# [YOUR INSTRUCTIONS]
Exact repetition of every entry is required.

# [DATASET RECORDS]
######

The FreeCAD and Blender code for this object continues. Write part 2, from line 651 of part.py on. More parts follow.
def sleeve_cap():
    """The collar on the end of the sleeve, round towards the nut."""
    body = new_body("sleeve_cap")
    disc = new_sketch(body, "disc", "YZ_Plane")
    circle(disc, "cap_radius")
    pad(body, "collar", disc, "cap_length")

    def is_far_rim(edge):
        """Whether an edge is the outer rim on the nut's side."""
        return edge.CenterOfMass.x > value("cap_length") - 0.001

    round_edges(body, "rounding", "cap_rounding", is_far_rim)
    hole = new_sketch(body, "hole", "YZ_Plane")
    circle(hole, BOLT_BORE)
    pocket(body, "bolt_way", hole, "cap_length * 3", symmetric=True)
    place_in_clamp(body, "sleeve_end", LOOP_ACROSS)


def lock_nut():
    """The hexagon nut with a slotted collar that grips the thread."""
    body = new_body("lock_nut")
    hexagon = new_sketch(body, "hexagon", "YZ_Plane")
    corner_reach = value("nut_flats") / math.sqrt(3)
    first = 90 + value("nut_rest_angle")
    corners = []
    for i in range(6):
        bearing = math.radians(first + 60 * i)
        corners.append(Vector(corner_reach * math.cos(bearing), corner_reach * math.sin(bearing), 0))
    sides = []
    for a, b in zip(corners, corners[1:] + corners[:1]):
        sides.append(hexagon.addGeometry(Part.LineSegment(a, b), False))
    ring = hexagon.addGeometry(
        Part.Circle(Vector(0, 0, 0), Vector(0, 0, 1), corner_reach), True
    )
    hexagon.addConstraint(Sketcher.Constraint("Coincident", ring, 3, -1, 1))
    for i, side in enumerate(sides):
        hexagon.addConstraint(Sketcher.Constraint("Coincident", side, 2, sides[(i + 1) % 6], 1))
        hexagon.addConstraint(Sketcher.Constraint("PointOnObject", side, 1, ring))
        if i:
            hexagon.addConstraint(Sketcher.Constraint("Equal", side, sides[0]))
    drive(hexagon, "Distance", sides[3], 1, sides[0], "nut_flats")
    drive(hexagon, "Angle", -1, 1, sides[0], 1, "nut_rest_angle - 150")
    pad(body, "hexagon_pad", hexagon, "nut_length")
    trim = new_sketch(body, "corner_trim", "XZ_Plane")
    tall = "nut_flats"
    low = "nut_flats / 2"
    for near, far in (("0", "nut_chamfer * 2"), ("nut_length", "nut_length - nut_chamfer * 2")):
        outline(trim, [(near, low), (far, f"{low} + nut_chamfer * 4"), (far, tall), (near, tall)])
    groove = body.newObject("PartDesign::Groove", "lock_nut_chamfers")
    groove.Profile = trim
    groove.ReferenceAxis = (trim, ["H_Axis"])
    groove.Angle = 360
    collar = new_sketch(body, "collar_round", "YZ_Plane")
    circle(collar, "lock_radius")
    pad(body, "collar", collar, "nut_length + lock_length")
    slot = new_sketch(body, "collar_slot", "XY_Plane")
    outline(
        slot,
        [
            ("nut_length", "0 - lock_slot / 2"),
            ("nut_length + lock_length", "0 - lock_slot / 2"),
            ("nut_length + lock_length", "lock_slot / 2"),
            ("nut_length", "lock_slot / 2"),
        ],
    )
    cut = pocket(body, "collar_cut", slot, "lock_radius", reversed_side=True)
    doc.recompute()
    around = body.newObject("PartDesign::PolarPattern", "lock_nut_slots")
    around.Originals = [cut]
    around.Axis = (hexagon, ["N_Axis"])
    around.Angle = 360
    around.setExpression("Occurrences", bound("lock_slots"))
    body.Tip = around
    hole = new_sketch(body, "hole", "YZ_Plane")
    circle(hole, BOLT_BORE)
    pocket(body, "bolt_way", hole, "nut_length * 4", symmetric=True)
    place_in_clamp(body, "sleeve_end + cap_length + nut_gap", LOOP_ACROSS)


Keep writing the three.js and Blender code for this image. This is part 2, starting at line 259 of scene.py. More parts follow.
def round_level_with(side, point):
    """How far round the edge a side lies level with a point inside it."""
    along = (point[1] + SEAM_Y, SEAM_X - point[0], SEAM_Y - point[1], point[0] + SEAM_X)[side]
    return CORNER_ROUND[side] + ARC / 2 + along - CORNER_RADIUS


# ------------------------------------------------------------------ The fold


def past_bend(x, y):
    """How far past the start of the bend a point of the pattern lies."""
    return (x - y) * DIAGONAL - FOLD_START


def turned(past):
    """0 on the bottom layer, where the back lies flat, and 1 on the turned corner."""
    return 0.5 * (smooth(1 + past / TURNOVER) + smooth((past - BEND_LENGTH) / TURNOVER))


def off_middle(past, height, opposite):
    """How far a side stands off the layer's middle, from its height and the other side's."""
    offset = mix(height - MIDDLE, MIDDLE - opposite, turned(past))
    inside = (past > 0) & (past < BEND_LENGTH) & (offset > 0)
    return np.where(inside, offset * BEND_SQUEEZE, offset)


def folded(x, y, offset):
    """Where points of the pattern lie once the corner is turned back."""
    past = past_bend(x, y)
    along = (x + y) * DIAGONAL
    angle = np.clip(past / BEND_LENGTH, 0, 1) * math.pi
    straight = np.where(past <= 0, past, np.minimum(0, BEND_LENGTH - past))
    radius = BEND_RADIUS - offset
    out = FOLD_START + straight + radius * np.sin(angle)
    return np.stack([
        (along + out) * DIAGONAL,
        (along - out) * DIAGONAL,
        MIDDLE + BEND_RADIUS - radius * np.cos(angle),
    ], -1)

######

# [THE ANSWER]
The FreeCAD and Blender code for this object continues. Write part 2, from line 651 of part.py on. More parts follow.
def sleeve_cap():
    """The collar on the end of the sleeve, round towards the nut."""
    body = new_body("sleeve_cap")
    disc = new_sketch(body, "disc", "YZ_Plane")
    circle(disc, "cap_radius")
    pad(body, "collar", disc, "cap_length")

    def is_far_rim(edge):
        """Whether an edge is the outer rim on the nut's side."""
        return edge.CenterOfMass.x > value("cap_length") - 0.001

    round_edges(body, "rounding", "cap_rounding", is_far_rim)
    hole = new_sketch(body, "hole", "YZ_Plane")
    circle(hole, BOLT_BORE)
    pocket(body, "bolt_way", hole, "cap_length * 3", symmetric=True)
    place_in_clamp(body, "sleeve_end", LOOP_ACROSS)


def lock_nut():
    """The hexagon nut with a slotted collar that grips the thread."""
    body = new_body("lock_nut")
    hexagon = new_sketch(body, "hexagon", "YZ_Plane")
    corner_reach = value("nut_flats") / math.sqrt(3)
    first = 90 + value("nut_rest_angle")
    corners = []
    for i in range(6):
        bearing = math.radians(first + 60 * i)
        corners.append(Vector(corner_reach * math.cos(bearing), corner_reach * math.sin(bearing), 0))
    sides = []
    for a, b in zip(corners, corners[1:] + corners[:1]):
        sides.append(hexagon.addGeometry(Part.LineSegment(a, b), False))
    ring = hexagon.addGeometry(
        Part.Circle(Vector(0, 0, 0), Vector(0, 0, 1), corner_reach), True
    )
    hexagon.addConstraint(Sketcher.Constraint("Coincident", ring, 3, -1, 1))
    for i, side in enumerate(sides):
        hexagon.addConstraint(Sketcher.Constraint("Coincident", side, 2, sides[(i + 1) % 6], 1))
        hexagon.addConstraint(Sketcher.Constraint("PointOnObject", side, 1, ring))
        if i:
            hexagon.addConstraint(Sketcher.Constraint("Equal", side, sides[0]))
    drive(hexagon, "Distance", sides[3], 1, sides[0], "nut_flats")
    drive(hexagon, "Angle", -1, 1, sides[0], 1, "nut_rest_angle - 150")
    pad(body, "hexagon_pad", hexagon, "nut_length")
    trim = new_sketch(body, "corner_trim", "XZ_Plane")
    tall = "nut_flats"
    low = "nut_flats / 2"
    for near, far in (("0", "nut_chamfer * 2"), ("nut_length", "nut_length - nut_chamfer * 2")):
        outline(trim, [(near, low), (far, f"{low} + nut_chamfer * 4"), (far, tall), (near, tall)])
    groove = body.newObject("PartDesign::Groove", "lock_nut_chamfers")
    groove.Profile = trim
    groove.ReferenceAxis = (trim, ["H_Axis"])
    groove.Angle = 360
    collar = new_sketch(body, "collar_round", "YZ_Plane")
    circle(collar, "lock_radius")
    pad(body, "collar", collar, "nut_length + lock_length")
    slot = new_sketch(body, "collar_slot", "XY_Plane")
    outline(
        slot,
        [
            ("nut_length", "0 - lock_slot / 2"),
            ("nut_length + lock_length", "0 - lock_slot / 2"),
            ("nut_length + lock_length", "lock_slot / 2"),
            ("nut_length", "lock_slot / 2"),
        ],
    )
    cut = pocket(body, "collar_cut", slot, "lock_radius", reversed_side=True)
    doc.recompute()
    around = body.newObject("PartDesign::PolarPattern", "lock_nut_slots")
    around.Originals = [cut]
    around.Axis = (hexagon, ["N_Axis"])
    around.Angle = 360
    around.setExpression("Occurrences", bound("lock_slots"))
    body.Tip = around
    hole = new_sketch(body, "hole", "YZ_Plane")
    circle(hole, BOLT_BORE)
    pocket(body, "bolt_way", hole, "nut_length * 4", symmetric=True)
    place_in_clamp(body, "sleeve_end + cap_length + nut_gap", LOOP_ACROSS)


Keep writing the three.js and Blender code for this image. This is part 2, starting at line 259 of scene.py. More parts follow.
def round_level_with(side, point):
    """How far round the edge a side lies level with a point inside it."""
    along = (point[1] + SEAM_Y, SEAM_X - point[0], SEAM_Y - point[1], point[0] + SEAM_X)[side]
    return CORNER_ROUND[side] + ARC / 2 + along - CORNER_RADIUS


# ------------------------------------------------------------------ The fold


def past_bend(x, y):
    """How far past the start of the bend a point of the pattern lies."""
    return (x - y) * DIAGONAL - FOLD_START


def turned(past):
    """0 on the bottom layer, where the back lies flat, and 1 on the turned corner."""
    return 0.5 * (smooth(1 + past / TURNOVER) + smooth((past - BEND_LENGTH) / TURNOVER))


def off_middle(past, height, opposite):
    """How far a side stands off the layer's middle, from its height and the other side's."""
    offset = mix(height - MIDDLE, MIDDLE - opposite, turned(past))
    inside = (past > 0) & (past < BEND_LENGTH) & (offset > 0)
    return np.where(inside, offset * BEND_SQUEEZE, offset)


def folded(x, y, offset):
    """Where points of the pattern lie once the corner is turned back."""
    past = past_bend(x, y)
    along = (x + y) * DIAGONAL
    angle = np.clip(past / BEND_LENGTH, 0, 1) * math.pi
    straight = np.where(past <= 0, past, np.minimum(0, BEND_LENGTH - past))
    radius = BEND_RADIUS - offset
    out = FOLD_START + straight + radius * np.sin(angle)
    return np.stack([
        (along + out) * DIAGONAL,
        (along - out) * DIAGONAL,
        MIDDLE + BEND_RADIUS - radius * np.cos(angle),
    ], -1)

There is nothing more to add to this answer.